Pyth Network: Bridging the Gap Between Market Data and Blockchains

The Pyth Network, leveraging Solana's blockchain, is revolutionizing how real-world market data integrates with DeFi, enhancing smart contract utility.

Pyth Network, a groundbreaking oracle protocol, was initiated in 2020 by developers from Jump Crypto, with Michael Cahill, CEO of Duoro Labs and director of the Pyth Data Association, playing a significant role. The project officially laid its foundation in April 2021. 

The network is built on the Solana blockchain, known for its exceptional throughput and low-latency characteristics. It was later developed into its own chain, Pythnet, based on Solana’s technology. 

Pyth Network serves as a bridge between real-world market data and blockchain applications. It provides reliable, low-latency market data to over 45 blockchains from institutional-grade sources. 

The network comprises major financial institutions, including exchanges, market makers, and trading firms, which publish their data directly to the network. This direct sourcing from the original owners of financial data helps ensure the accuracy and timeliness of the data. 

Pyth Network employs a sophisticated weighted median algorithm for data aggregation to ensure data accuracy further. This method calculates a median of the prices, giving more weight to publishers known for accuracy and higher staking amounts. This approach guards against manipulation, ensuring data integrity and reliability.

Pyth Network plays a pivotal role in the DeFi ecosystem. Providing real-time and accurate market data facilitates informed decision-making for traditional investors and active traders. 

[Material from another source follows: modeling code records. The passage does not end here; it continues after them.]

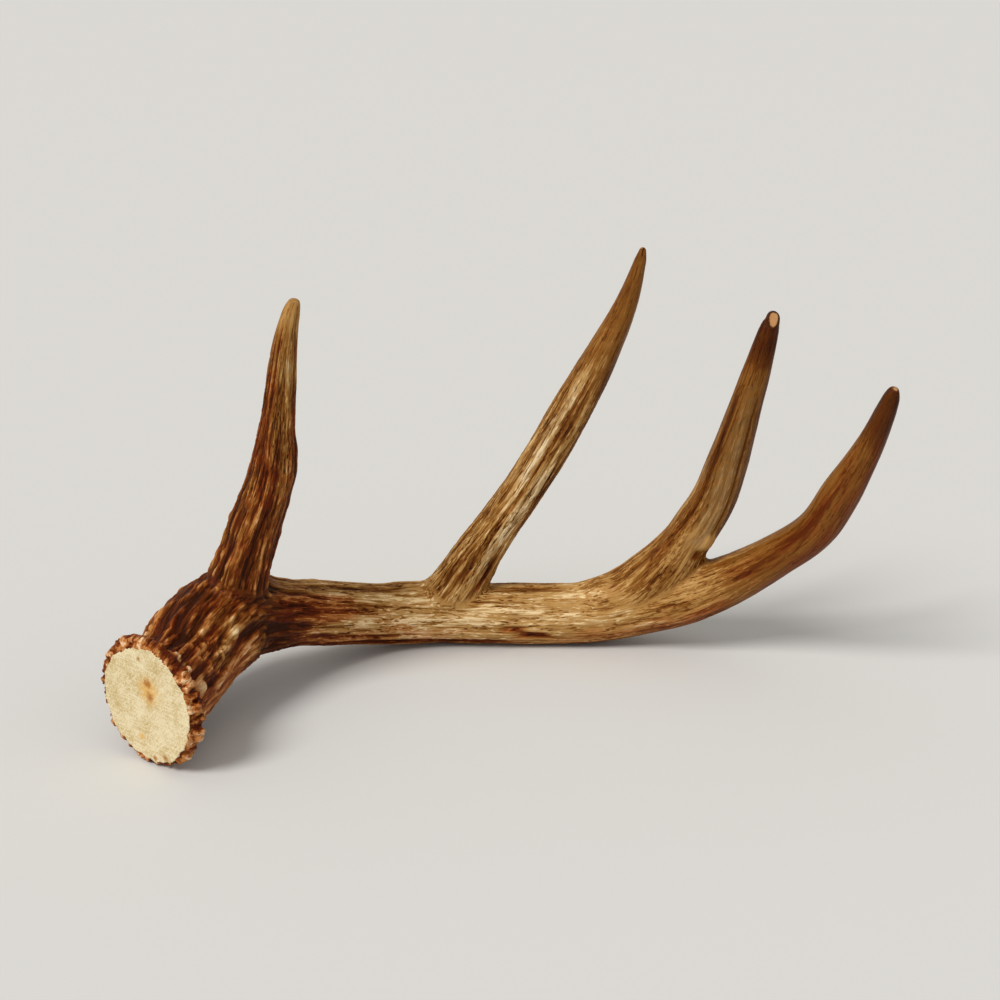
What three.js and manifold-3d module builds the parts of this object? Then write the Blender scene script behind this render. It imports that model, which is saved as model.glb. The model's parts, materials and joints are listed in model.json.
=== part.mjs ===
// A white-tailed deer's antler, sawn off flat below its burr and lying with its tines up.
// Units are millimetres, +Z is up, and the origin is on the ground under the middle of the antler.
// The antler grew as one branching bone. It is split at its three main forks into seven pieces.

import * as THREE from 'three';
import { mergeVertices } from 'three/addons/utils/BufferGeometryUtils.js';
import Module from 'manifold-3d';

const wasm = await Module();
wasm.setup();

// ---- Driving dimensions ----------------------------------------------------------------------

const SIDES = 20;             // sides of every limb's cross-section
const RING_SPACING = 6;       // between cross-sections along a limb
const KERF = 0.3;             // gap where two pieces meet at a fork
const FRAME_COUNT = 200;      // steps along a limb that carry its cross-section without twist

// The sawn face below the burr: its centre, the way it faces and its radius.
const SAWN_CENTRE = new THREE.Vector3(-129, -55, 25);
const SAWN_NORMAL = new THREE.Vector3(-0.633, -0.774, -0.02).normalize();
const SAWN_RADIUS = 24;

// The burr, or coronet: the beaded ring around the foot of the stem.
const BURR_RADIUS = 24.4;
const BURR_BEADS = 22;
const BURR_BEAD_HEIGHT = 0.7;
const BURR_LOBE = 1.2;        // how much further the ring stands out on the side away from the tines
const BURR_CREST = 2.5;       // behind the sawn face
const BURR_BACK = 5;          // end of the ring's crown
const BURR_FOOT = 8;          // where its slope meets the stem
const BURR_FOOT_RADIUS = 20;
const BURR_CORE = 12;         // end of the ring's solid, inside the stem
const SAW_WASTE = 20;         // thickness of what the saw takes off in front of the face

// Each limb is a line of stations: x, y and z of its centre, and its radius there.
const BEAM = [
  [-128.5, -54, 25, 18.5],
  [-121.5, -27, 25.5, 19],
  [-114, -9, 31, 19.3],
  [-104.5, 6, 34.5, 18.4],
  [-93, 16, 31, 15.5],
  [-80, 27, 26, 13.8],
  [-65, 40, 20, 13],
  [-49, 51, 15, 12.7],
  [-29, 57, 12.9, 12.6],
  [0, 57, 12.7, 12.6],
  [25, 57, 12.8, 12.8],
  [42, 57, 13.5, 12.7],
  [58, 55, 17.5, 12.6],
  [76, 50, 23.5, 12],
  [93, 44, 32.5, 10.6],
  [110, 34, 47, 8.8],
  [124, 23, 63, 8.2],
  [132, 14, 82, 7.7],
  [139.5, 5, 103, 5.5],
  [143.5, -2, 119, 4.3],
  [145, -5, 126, 3.4],
  [145.5, -6, 129, 2.4],
];

const BROW_TINE = [
  [-105, -4, 33, 11.5],
  [-103, 0, 43, 12],
  [-100, 2, 54, 11.8],
  [-94.5, 2, 71, 10.1],
  [-87.5, 1, 91, 8.7],
  [-84, 0, 110, 7.2],
  [-81.5, 0, 129, 5.8],
  [-79, 0, 147, 4.6],
  [-76.5, 1, 158, 3.3],
  [-75.5, 1, 161, 2.4],
];

const SECOND_TINE = [
  [-29, 57, 13, 11],
  [-20, 57, 23, 11],
  [-11, 57, 37, 10],
  [-1, 55, 53, 8.7],
  [11, 53, 72, 8.4],
  [22.5, 50, 93, 8.3],
  [32.5, 46, 113, 7.8],
  [41.5, 43, 132, 6.3],
  [49, 41, 150, 4.5],
  [54, 39, 168, 2.4],
  [55, 39, 172.5, 1.3],
];

const THIRD_TINE = [
  [28, 57, 12.5, 11.5],
  [46, 56, 18, 12.3],
  [58, 55, 25, 12.5],
  [68, 52, 36, 12.2],
  [77, 49, 50, 10.2],
  [86, 44, 68, 9.1],
  [91, 40, 87, 8.2],
  [95.5, 34, 109, 6.6],
  [99.5, 30, 127, 5.4],
  [103, 28, 143, 3.9],
  [104.5, 28, 149, 2.5],
];

// Where the limbs are cut, as distances along each limb from its first station.
const BEAM_CUT_AFTER_BROW = 97;
const BEAM_CUT_AFTER_SECOND = 194;
const BEAM_CUT_AFTER_THIRD = 292;
const BROW_TINE_CUT = 32;
const SECOND_TINE_CUT = 36;
const THIRD_TINE_CUT = 66;

const DARK_CHESTNUT = '#4f2d18';
const GOLDEN_BROWN = '#8a5f35';
const PALE_TAN = '#b08c5e';
const WARM_TAN = '#a67e4e';
const GREY_BROWN = '#9a7c58';
const POLISHED_BROWN = '#8b6438';

// ---- Shapes ----------------------------------------------------------------------------------

function growLimb(stations) {
  const centres = stations.map(([x, y, z]) => new THREE.Vector3(x, y, z));
  const path = new THREE.CatmullRomCurve3(centres);
  path.arcLengthDivisions = FRAME_COUNT * 4;
  const radii = stations.map(([, , , radius], index) => new THREE.Vector2(index, radius));
  return {
    path,
    length: path.getLength(),
    sides: path.computeFrenetFrames(FRAME_COUNT).normals,
    girth: new THREE.SplineCurve(radii),
  };
}

function crossSection(limb, distance) {
  const share = THREE.MathUtils.clamp(distance / limb.length, 0, 1);
  const t = limb.path.getUtoTmapping(share);
  const tangent = limb.path.getTangent(t);
  const side = limb.sides[Math.round(share * FRAME_COUNT)].clone();
  side.projectOnPlane(tangent).normalize();
  return {
    centre: limb.path.getPoint(t),
    side,
    across: side.clone().cross(tangent),
    radius: limb.girth.getPoint(t).y,
  };
}

function solidFrom(geometry) {
  geometry.deleteAttribute('normal');
  geometry.deleteAttribute('uv');
  const welded = mergeVertices(geometry, 1e-3);
  return new wasm.Manifold(new wasm.Mesh({
    numProp: 3,
    vertProperties: new Float32Array(welded.attributes.position.array),
    triVerts: new Uint32Array(welded.index.array),
  }));
}

// A stretch of a limb: a cylinder bent along the limb's path and tapered to its girth.
function limbSolid(limb, start, end) {
  const rings = Math.round((end - start) / RING_SPACING);
  const geometry = new THREE.CylinderGeometry(1, 1, 1, SIDES, rings);
  const position = geometry.attributes.position;
  const point = new THREE.Vector3();
  for (let i = 0; i < position.count; i += 1) {
    point.fromBufferAttribute(position, i);
    const section = crossSection(limb, start + (point.y + 0.5) * (end - start));
    const { x, z } = point;
    point.copy(section.centre);
    point.addScaledVector(section.side, x * section.radius);
    point.addScaledVector(section.across, z * section.radius);
    position.setXYZ(i, point.x, point.y, point.z);
  }
  return solidFrom(geometry);
}

// Stands at the sawn face's centre, with Y running into the stem and X level.
function sawnFrame() {
  const inward = SAWN_NORMAL.clone().negate();
  const level = new THREE.Vector3(inward.y, -inward.x, 0).normalize();
  const up = level.clone().cross(inward);
  return new THREE.Matrix4().makeBasis(level, inward, up).setPosition(SAWN_CENTRE);
}

// The burr's ring: a turned profile whose crown stands out in beads, a little long for the saw.
function burrSolid() {
  const profile = [
    [0, -1],
    [SAWN_RADIUS, -1],
    [SAWN_RADIUS, 0],
    [BURR_RADIUS, BURR_CREST],
    [BURR_RADIUS, BURR_BACK],
    [BURR_FOOT_RADIUS, BURR_FOOT],
    [BURR_FOOT_RADIUS - 4, BURR_CORE],
    [0, BURR_CORE],
  ].map(([radius, depth]) => new THREE.Vector2(radius, depth));
  const geometry = new THREE.LatheGeometry(profile, BURR_BEADS * 3);
  const position = geometry.attributes.position;
  const point = new THREE.Vector3();
  for (let i = 0; i < position.count; i += 1) {
    point.fromBufferAttribute(position, i);
    const radius = Math.hypot(point.x, point.z);
    if (point.y >= BURR_CREST && point.y <= BURR_BACK) {
      const angle = Math.atan2(point.x, point.z);
      const bead = BURR_BEAD_HEIGHT * Math.abs(Math.cos(angle * BURR_BEADS / 2));
      const lobe = BURR_LOBE * Math.max(0, -Math.sin(angle));
      const swell = (radius + bead + lobe) / radius;
      position.setXYZ(i, point.x * swell, point.y, point.z * swell);
    }
  }
  geometry.applyMatrix4(sawnFrame());
  return solidFrom(geometry);
}

// The slab in front of the sawn face, which is cut away.
function sawWaste() {
  const geometry = new THREE.BoxGeometry(SAWN_RADIUS * 3, SAW_WASTE, SAWN_RADIUS * 3);
  geometry.translate(0, -SAW_WASTE / 2, 0);
  geometry.applyMatrix4(sawnFrame());
  return solidFrom(geometry);
}

// One named piece, placed by the point where it grows on from the piece before it.
function pieceMesh(name, solid, root, colour, roughness) {
  const { vertProperties, triVerts } = solid.getMesh();
  const geometry = new THREE.BufferGeometry();
  geometry.setAttribute('position', new THREE.BufferAttribute(vertProperties, 3));
  geometry.setIndex(new THREE.BufferAttribute(triVerts, 1));
  geometry.translate(-root.x, -root.y, -root.z);
  geometry.computeVertexNormals();
  const material = new THREE.MeshStandardMaterial({ color: colour, roughness, metalness: 0 });
  const mesh = new THREE.Mesh(geometry, material);
  mesh.name = name;
  mesh.position.copy(root);
  return mesh;
}

// ---- The antler ------------------------------------------------------------------------------

const beam = growLimb(BEAM);
const browTine = growLimb(BROW_TINE);
const secondTine = growLimb(SECOND_TINE);
const thirdTine = growLimb(THIRD_TINE);

function beamBase() {
  const solid = burrSolid()
    .add(limbSolid(beam, 0, BEAM_CUT_AFTER_BROW))
    .subtract(sawWaste())
    .add(limbSolid(browTine, 0, BROW_TINE_CUT));
  return pieceMesh('beam_base', solid, SAWN_CENTRE, DARK_CHESTNUT, 0.6);
}

// A stretch of the beam between two cuts, with the stump of the tine that forks off it.
function beamWithFork(name, start, end, tine, tineCut, colour) {
  const from = start + KERF;
  const solid = limbSolid(beam, from, end).add(limbSolid(tine, 0, tineCut));
  return pieceMesh(name, solid, crossSection(beam, from).centre, colour, 0.55);
}

function limbEnd(name, limb, cut, colour, roughness) {
  const from = cut + KERF;
  const solid = limbSolid(limb, from, limb.length);
  return pieceMesh(name, solid, crossSection(limb, from).centre, colour, roughness);
}

const antler = new THREE.Group();
antler.name = 'deer_antler';
antler.add(
  beamBase(),
  limbEnd('brow_tine', browTine, BROW_TINE_CUT, GOLDEN_BROWN, 0.5),
  beamWithFork('lower_beam', BEAM_CUT_AFTER_BROW, BEAM_CUT_AFTER_SECOND,
    secondTine, SECOND_TINE_CUT, PALE_TAN),
  limbEnd('second_tine', secondTine, SECOND_TINE_CUT, WARM_TAN, 0.5),
  beamWithFork('upper_beam', BEAM_CUT_AFTER_SECOND, BEAM_CUT_AFTER_THIRD,
    thirdTine, THIRD_TINE_CUT, WARM_TAN),
  limbEnd('third_tine', thirdTine, THIRD_TINE_CUT, GREY_BROWN, 0.5),
  limbEnd('beam_tip', beam, BEAM_CUT_AFTER_THIRD, POLISHED_BROWN, 0.45),
);

export default antler;
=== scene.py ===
import json
import math
import random

import bpy
import numpy as np
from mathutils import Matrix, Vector


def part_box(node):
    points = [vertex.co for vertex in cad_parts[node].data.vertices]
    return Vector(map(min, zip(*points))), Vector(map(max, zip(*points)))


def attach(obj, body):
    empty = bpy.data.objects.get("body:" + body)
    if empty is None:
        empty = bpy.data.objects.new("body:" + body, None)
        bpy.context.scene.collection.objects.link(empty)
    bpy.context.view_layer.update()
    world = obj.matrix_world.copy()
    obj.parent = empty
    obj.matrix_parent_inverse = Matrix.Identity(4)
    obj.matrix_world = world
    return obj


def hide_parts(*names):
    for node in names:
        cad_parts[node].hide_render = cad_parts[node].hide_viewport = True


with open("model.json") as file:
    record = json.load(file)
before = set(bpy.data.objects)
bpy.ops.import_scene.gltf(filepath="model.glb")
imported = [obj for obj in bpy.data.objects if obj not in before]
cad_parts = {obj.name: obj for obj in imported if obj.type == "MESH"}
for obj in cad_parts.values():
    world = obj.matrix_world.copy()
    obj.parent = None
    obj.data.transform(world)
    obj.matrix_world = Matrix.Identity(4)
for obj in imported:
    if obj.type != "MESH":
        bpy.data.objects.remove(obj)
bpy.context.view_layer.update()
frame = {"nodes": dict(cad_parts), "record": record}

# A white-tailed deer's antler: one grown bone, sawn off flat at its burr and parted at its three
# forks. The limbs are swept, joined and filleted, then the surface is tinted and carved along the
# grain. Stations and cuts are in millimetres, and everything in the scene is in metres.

bl_info = {
    "name": "Deer Antler",
    "version": (1, 0, 0),
    "blender": (4, 5, 0),
    "location": "View3D > Sidebar > Antler",
    "description": "Grows a deer antler with a beaded burr, grained limbs and worn tips",
    "category": "Object",
}

MM = 0.001

# ---- The limbs' courses ------------------------------------------------------------------------

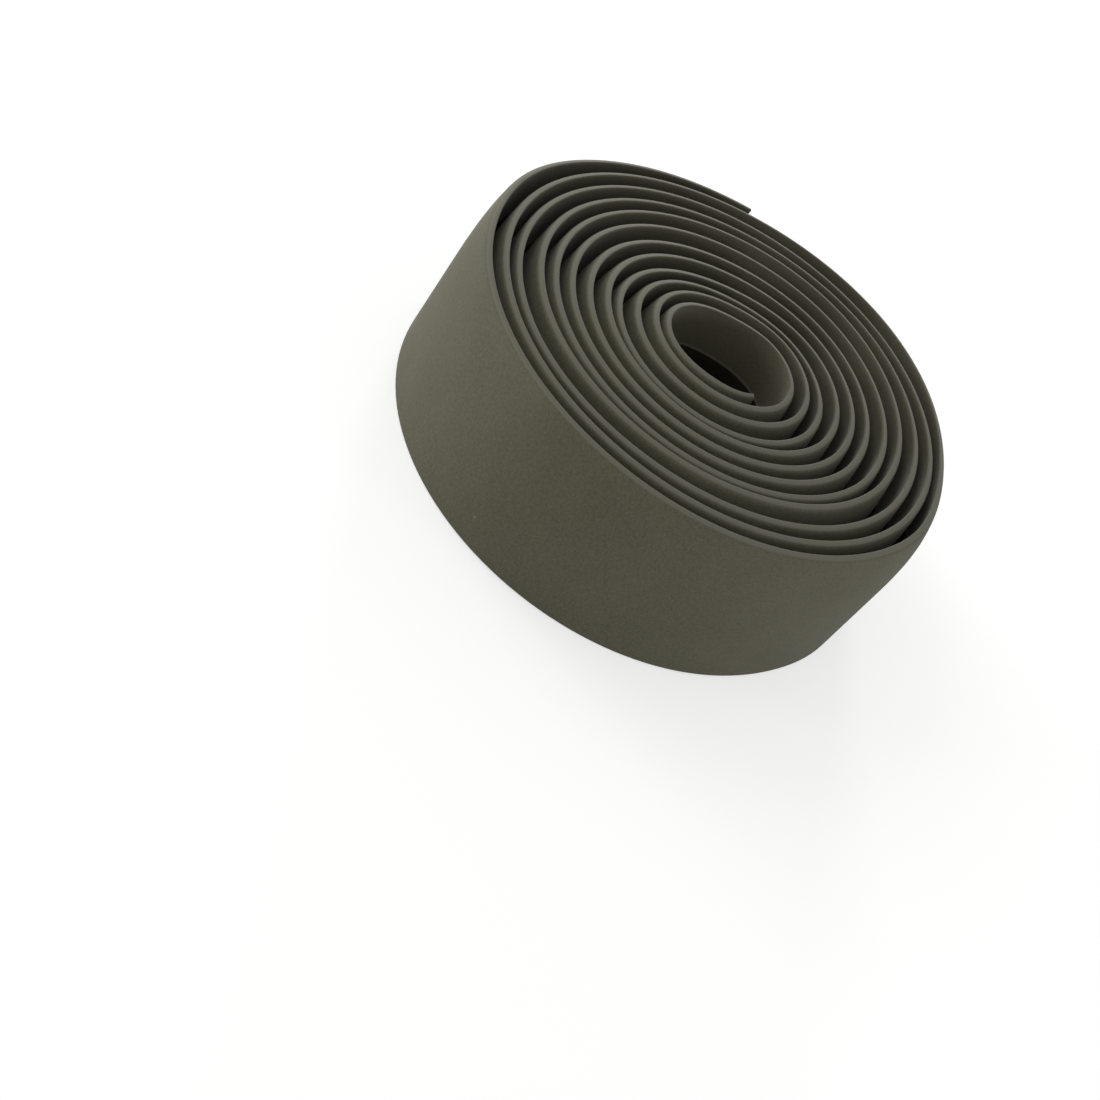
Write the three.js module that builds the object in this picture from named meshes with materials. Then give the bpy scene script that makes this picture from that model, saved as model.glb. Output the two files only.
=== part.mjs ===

This data has been instrumental in fueling the growth of DeFi protocols, enabling the development of complex financial instruments such as derivatives and lending products. 

In conclusion, Pyth Network represents a significant advancement in the blockchain space. By providing reliable, real-time market data to blockchain applications, it has the potential to enhance the functionality and utility of smart contracts greatly. However, it also comes with its own set of challenges and risks. As such, investors must research and understand the implications before investing in these assets.